◆ **EXERCISE**
Every line from the first one to the line containing "screw_cross_depth = 0.9" should be echoed exactly; leave out the rest.

◆ **SUPPLIED DATA**
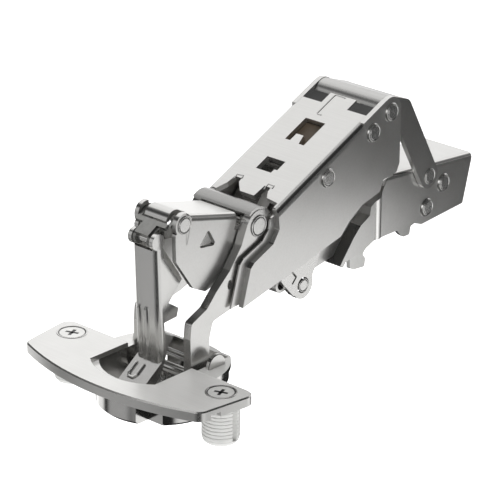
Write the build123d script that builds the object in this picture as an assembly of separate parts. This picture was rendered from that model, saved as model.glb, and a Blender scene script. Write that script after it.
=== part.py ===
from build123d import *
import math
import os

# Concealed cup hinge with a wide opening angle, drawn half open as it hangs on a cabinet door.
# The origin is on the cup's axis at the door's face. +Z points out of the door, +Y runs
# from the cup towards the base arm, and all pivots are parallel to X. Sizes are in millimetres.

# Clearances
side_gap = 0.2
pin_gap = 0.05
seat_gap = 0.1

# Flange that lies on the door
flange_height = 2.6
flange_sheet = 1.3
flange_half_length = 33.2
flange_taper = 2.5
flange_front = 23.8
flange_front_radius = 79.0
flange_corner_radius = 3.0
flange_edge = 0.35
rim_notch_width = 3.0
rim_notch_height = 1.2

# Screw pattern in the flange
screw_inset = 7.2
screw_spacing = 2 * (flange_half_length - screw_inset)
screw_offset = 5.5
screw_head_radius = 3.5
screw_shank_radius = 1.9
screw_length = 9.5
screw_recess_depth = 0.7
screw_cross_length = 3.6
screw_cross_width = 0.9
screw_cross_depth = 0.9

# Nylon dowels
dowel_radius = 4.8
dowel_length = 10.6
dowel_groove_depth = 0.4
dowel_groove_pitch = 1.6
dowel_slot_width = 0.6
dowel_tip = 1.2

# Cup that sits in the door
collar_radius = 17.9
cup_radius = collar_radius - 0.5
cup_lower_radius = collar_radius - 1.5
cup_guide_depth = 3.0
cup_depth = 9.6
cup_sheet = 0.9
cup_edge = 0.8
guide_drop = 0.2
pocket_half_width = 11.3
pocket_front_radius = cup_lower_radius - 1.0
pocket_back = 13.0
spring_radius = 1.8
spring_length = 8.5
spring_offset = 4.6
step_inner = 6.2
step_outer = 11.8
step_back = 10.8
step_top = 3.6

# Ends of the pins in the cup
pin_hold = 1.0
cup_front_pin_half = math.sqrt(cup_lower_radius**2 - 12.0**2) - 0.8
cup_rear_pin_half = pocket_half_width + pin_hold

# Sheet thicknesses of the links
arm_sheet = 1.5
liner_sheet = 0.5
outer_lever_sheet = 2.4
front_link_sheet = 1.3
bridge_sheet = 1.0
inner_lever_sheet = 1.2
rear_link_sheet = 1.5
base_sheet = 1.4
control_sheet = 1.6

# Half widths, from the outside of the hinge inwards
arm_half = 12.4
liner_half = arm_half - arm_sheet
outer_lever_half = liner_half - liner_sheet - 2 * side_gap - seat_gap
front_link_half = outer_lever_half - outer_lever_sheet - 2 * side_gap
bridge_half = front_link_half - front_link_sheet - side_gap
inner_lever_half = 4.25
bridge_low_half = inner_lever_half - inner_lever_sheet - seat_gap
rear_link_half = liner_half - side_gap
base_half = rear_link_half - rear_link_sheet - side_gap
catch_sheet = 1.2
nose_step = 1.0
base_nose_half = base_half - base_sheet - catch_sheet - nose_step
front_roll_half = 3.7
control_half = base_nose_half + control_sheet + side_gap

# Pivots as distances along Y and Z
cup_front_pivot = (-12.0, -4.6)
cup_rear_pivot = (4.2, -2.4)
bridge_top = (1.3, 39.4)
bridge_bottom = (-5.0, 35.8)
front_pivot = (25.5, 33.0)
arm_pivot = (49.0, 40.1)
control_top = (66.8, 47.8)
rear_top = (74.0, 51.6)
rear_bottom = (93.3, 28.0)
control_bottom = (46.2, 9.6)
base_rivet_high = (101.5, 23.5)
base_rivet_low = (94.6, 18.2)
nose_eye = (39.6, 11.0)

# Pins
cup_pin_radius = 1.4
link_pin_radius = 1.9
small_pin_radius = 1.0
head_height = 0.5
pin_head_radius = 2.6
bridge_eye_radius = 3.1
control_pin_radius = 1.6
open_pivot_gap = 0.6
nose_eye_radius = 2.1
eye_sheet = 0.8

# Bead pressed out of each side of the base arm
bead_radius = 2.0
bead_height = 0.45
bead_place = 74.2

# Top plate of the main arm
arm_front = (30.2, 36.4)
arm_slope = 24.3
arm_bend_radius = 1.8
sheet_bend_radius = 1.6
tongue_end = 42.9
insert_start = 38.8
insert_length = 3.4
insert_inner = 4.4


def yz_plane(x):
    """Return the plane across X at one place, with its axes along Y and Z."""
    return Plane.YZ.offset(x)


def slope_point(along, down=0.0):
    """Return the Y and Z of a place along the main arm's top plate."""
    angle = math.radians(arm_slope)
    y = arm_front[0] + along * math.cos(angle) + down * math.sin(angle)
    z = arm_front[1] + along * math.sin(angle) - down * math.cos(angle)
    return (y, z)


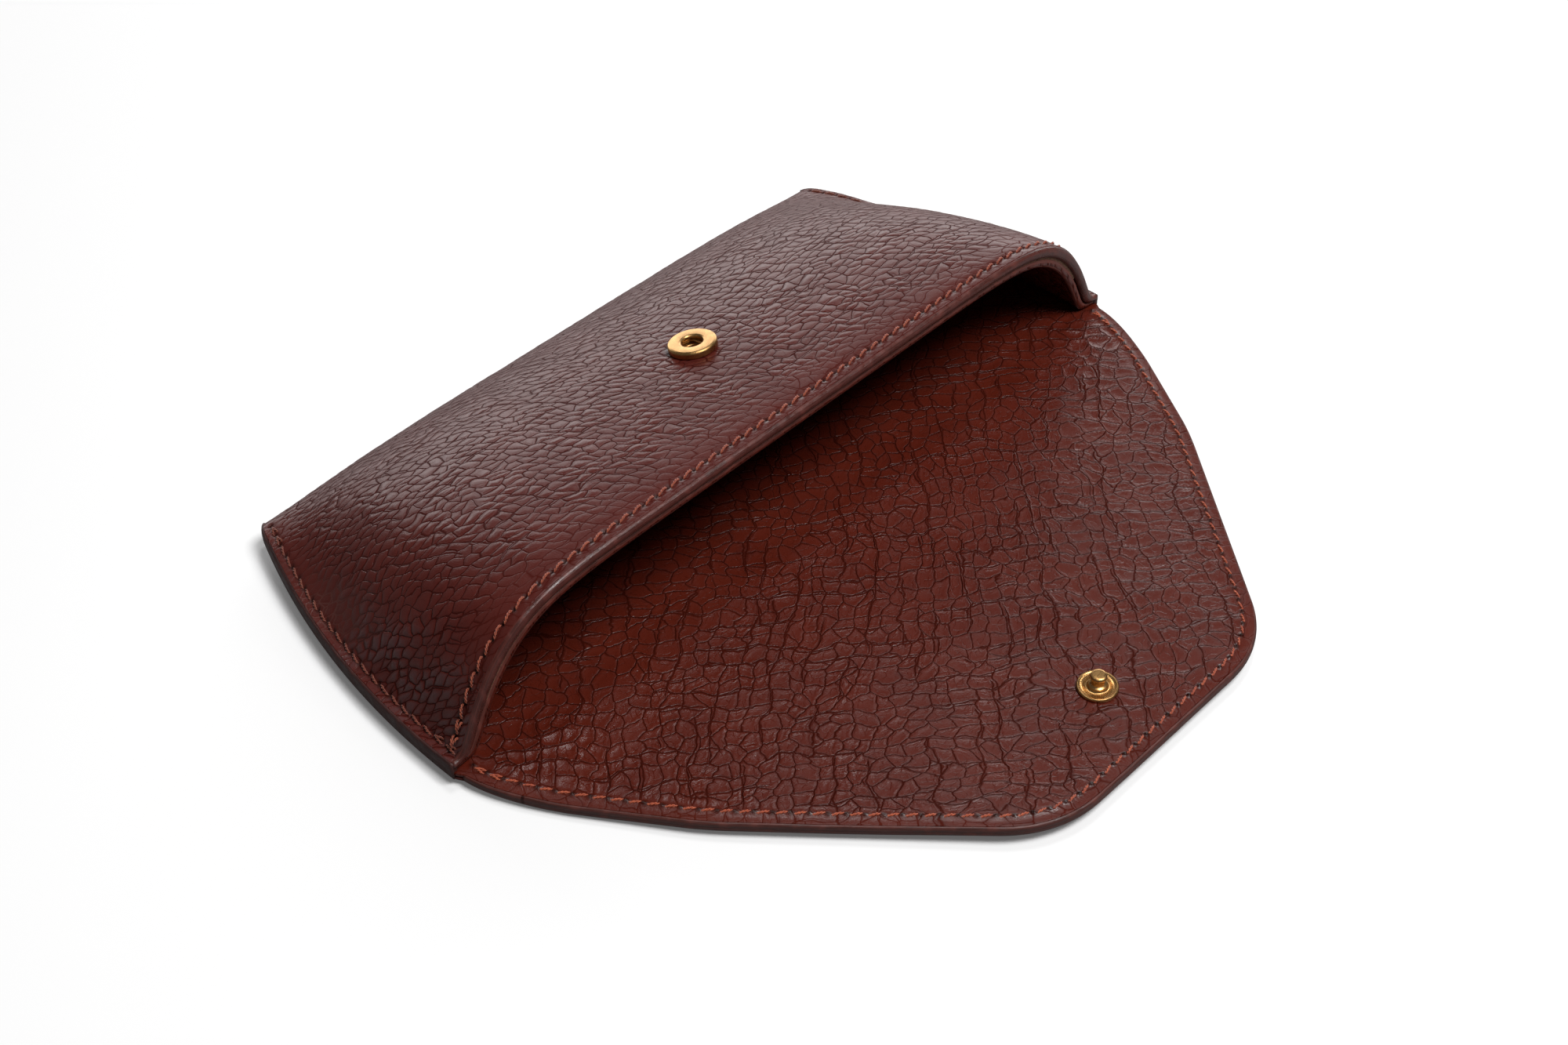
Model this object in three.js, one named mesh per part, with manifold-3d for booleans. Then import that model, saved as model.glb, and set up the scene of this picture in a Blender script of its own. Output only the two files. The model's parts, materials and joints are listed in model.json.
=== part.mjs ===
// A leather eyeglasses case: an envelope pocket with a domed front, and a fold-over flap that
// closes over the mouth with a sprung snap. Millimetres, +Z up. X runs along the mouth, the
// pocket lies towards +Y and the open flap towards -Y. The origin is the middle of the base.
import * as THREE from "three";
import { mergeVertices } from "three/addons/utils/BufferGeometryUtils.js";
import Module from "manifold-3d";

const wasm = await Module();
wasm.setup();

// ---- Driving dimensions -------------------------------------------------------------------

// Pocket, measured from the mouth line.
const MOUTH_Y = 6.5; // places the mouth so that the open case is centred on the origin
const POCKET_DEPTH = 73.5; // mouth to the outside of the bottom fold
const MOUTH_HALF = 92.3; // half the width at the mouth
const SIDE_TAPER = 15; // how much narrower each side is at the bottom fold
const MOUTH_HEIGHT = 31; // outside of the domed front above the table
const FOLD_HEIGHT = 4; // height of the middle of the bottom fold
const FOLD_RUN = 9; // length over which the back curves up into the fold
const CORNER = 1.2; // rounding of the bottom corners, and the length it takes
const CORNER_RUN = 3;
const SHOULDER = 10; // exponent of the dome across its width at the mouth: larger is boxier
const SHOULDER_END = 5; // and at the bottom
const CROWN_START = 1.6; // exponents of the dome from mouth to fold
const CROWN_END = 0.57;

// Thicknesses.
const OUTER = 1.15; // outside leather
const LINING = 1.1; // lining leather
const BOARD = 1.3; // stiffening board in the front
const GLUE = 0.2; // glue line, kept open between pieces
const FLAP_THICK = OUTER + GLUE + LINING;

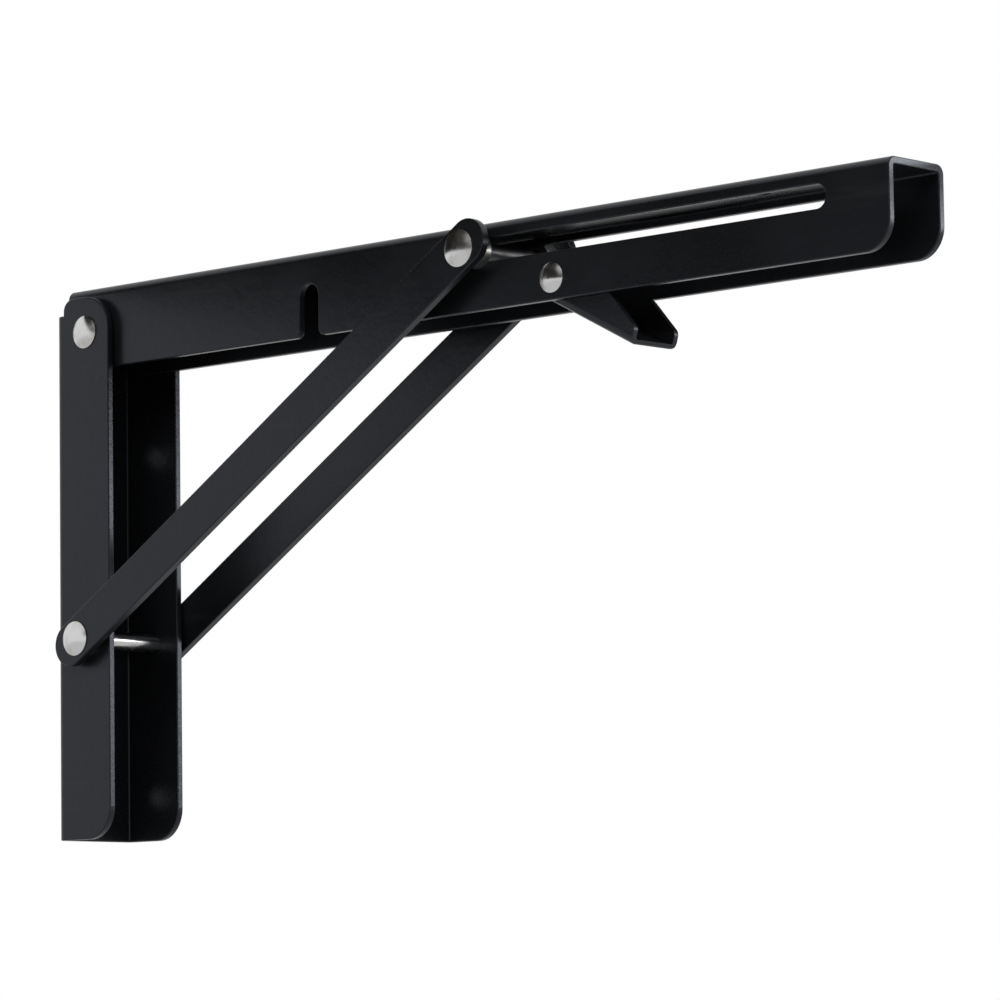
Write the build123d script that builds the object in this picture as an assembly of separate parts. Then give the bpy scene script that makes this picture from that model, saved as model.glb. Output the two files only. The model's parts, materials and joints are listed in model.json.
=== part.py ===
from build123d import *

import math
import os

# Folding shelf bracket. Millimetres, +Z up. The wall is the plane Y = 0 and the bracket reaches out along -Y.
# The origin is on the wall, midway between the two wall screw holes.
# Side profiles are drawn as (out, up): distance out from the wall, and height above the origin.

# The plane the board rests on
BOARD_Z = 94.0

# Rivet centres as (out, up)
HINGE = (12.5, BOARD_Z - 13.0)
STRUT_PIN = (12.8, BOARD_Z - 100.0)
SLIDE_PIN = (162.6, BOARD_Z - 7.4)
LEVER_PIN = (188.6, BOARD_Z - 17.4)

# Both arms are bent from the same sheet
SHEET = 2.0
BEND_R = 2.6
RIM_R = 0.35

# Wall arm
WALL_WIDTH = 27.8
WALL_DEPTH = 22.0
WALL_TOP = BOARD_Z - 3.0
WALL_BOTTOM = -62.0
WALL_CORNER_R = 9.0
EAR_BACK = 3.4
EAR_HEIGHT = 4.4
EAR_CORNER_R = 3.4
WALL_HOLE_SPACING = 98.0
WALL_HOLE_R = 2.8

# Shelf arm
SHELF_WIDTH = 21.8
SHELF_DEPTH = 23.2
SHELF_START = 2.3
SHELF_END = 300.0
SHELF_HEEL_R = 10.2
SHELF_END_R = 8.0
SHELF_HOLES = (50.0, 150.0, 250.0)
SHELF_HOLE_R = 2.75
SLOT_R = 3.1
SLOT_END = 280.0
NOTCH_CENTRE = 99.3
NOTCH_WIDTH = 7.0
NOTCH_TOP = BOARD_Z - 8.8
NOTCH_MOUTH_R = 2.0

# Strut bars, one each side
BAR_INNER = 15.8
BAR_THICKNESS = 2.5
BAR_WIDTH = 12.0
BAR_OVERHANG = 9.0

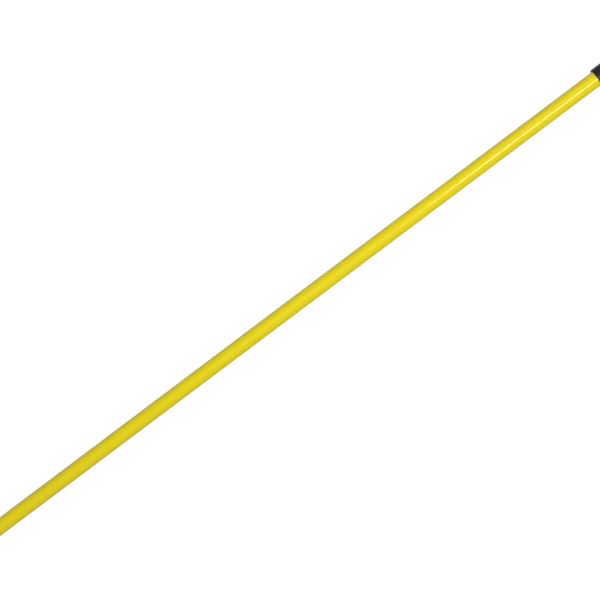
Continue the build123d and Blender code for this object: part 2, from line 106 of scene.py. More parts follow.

◆ **EXPECTED OUTPUT**
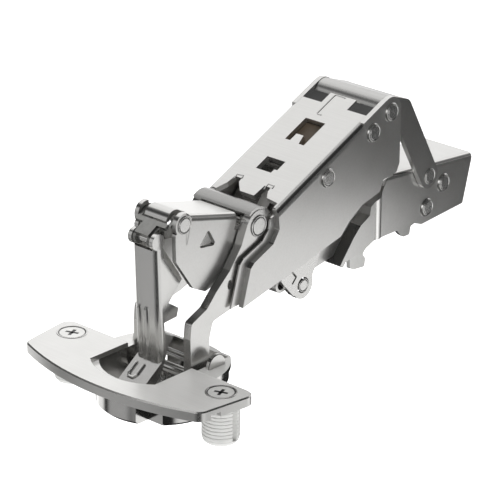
Write the build123d script that builds the object in this picture as an assembly of separate parts. This picture was rendered from that model, saved as model.glb, and a Blender scene script. Write that script after it.
=== part.py ===
from build123d import *
import math
import os

# Concealed cup hinge with a wide opening angle, drawn half open as it hangs on a cabinet door.
# The origin is on the cup's axis at the door's face. +Z points out of the door, +Y runs
# from the cup towards the base arm, and all pivots are parallel to X. Sizes are in millimetres.

# Clearances
side_gap = 0.2
pin_gap = 0.05
seat_gap = 0.1

# Flange that lies on the door
flange_height = 2.6
flange_sheet = 1.3
flange_half_length = 33.2
flange_taper = 2.5
flange_front = 23.8
flange_front_radius = 79.0
flange_corner_radius = 3.0
flange_edge = 0.35
rim_notch_width = 3.0
rim_notch_height = 1.2

# Screw pattern in the flange
screw_inset = 7.2
screw_spacing = 2 * (flange_half_length - screw_inset)
screw_offset = 5.5
screw_head_radius = 3.5
screw_shank_radius = 1.9
screw_length = 9.5
screw_recess_depth = 0.7
screw_cross_length = 3.6
screw_cross_width = 0.9
screw_cross_depth = 0.9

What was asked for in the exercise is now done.